Repeat each line word for word.

** Supplied information **

______

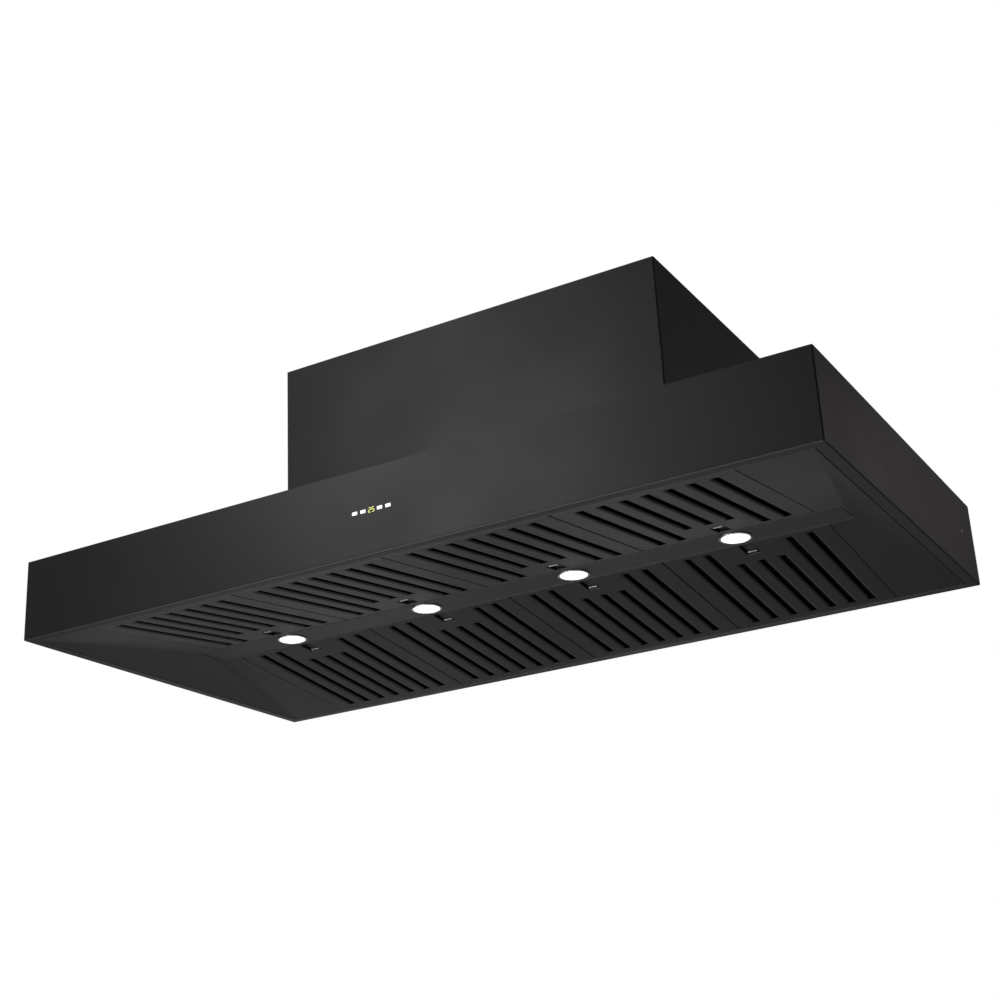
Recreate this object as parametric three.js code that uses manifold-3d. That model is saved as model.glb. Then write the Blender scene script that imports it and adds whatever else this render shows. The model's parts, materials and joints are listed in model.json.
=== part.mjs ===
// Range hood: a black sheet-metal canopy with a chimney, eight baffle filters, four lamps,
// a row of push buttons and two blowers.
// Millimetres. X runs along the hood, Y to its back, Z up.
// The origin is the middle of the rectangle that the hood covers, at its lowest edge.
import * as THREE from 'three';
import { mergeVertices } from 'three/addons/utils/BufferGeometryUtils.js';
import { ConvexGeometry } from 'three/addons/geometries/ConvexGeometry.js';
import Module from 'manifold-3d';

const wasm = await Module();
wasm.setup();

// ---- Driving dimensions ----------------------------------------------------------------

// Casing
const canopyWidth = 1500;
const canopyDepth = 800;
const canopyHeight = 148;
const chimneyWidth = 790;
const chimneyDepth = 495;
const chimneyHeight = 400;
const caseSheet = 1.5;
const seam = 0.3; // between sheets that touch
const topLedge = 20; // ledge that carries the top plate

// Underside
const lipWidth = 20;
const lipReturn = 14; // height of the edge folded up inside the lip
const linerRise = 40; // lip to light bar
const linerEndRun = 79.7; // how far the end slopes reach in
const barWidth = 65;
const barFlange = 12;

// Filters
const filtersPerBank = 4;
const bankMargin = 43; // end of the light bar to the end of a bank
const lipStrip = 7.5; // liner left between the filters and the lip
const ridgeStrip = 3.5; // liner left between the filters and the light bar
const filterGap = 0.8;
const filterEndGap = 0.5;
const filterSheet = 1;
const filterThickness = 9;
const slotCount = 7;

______

** Complete answer **
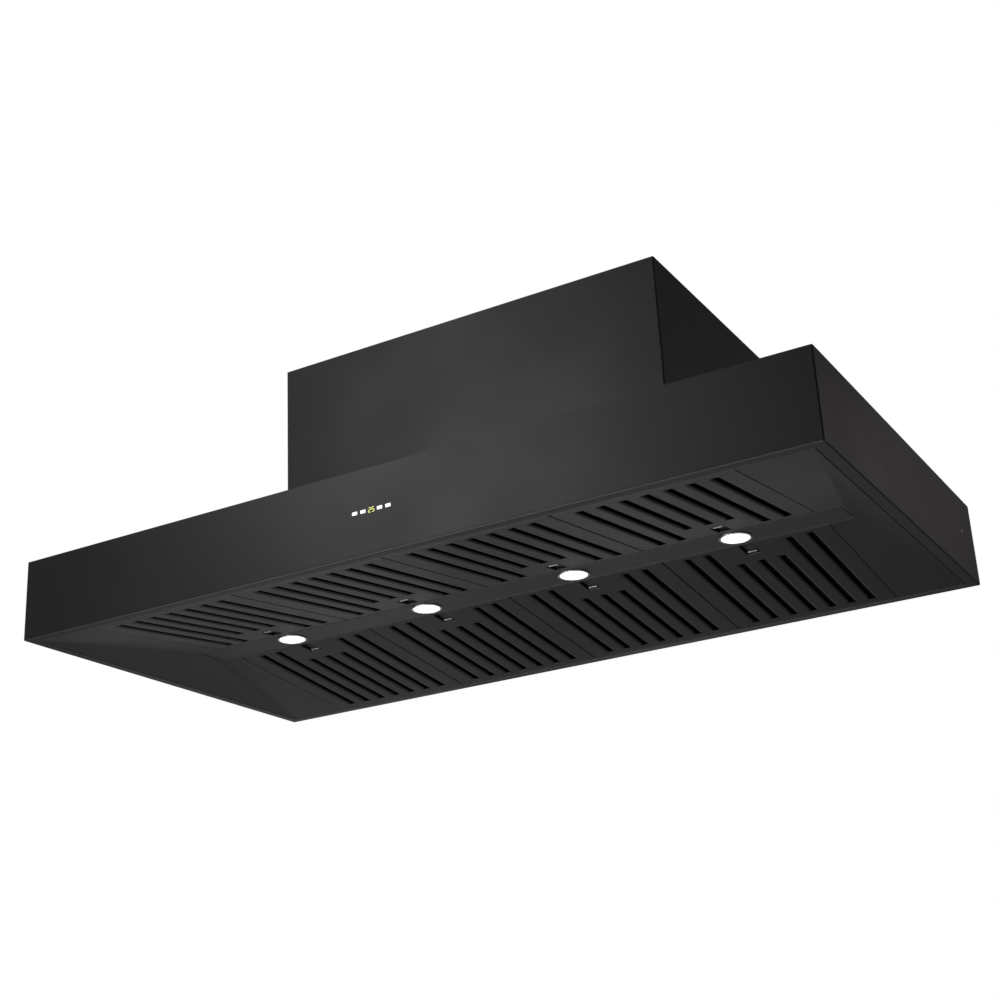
Recreate this object as parametric three.js code that uses manifold-3d. That model is saved as model.glb. Then write the Blender scene script that imports it and adds whatever else this render shows. The model's parts, materials and joints are listed in model.json.
=== part.mjs ===
// Range hood: a black sheet-metal canopy with a chimney, eight baffle filters, four lamps,
// a row of push buttons and two blowers.
// Millimetres. X runs along the hood, Y to its back, Z up.
// The origin is the middle of the rectangle that the hood covers, at its lowest edge.
import * as THREE from 'three';
import { mergeVertices } from 'three/addons/utils/BufferGeometryUtils.js';
import { ConvexGeometry } from 'three/addons/geometries/ConvexGeometry.js';
import Module from 'manifold-3d';

const wasm = await Module();
wasm.setup();

// ---- Driving dimensions ----------------------------------------------------------------

// Casing
const canopyWidth = 1500;
const canopyDepth = 800;
const canopyHeight = 148;
const chimneyWidth = 790;
const chimneyDepth = 495;
const chimneyHeight = 400;
const caseSheet = 1.5;
const seam = 0.3; // between sheets that touch
const topLedge = 20; // ledge that carries the top plate

// Underside
const lipWidth = 20;
const lipReturn = 14; // height of the edge folded up inside the lip
const linerRise = 40; // lip to light bar
const linerEndRun = 79.7; // how far the end slopes reach in
const barWidth = 65;
const barFlange = 12;

// Filters
const filtersPerBank = 4;
const bankMargin = 43; // end of the light bar to the end of a bank
const lipStrip = 7.5; // liner left between the filters and the lip
const ridgeStrip = 3.5; // liner left between the filters and the light bar
const filterGap = 0.8;
const filterEndGap = 0.5;
const filterSheet = 1;
const filterThickness = 9;
const slotCount = 7;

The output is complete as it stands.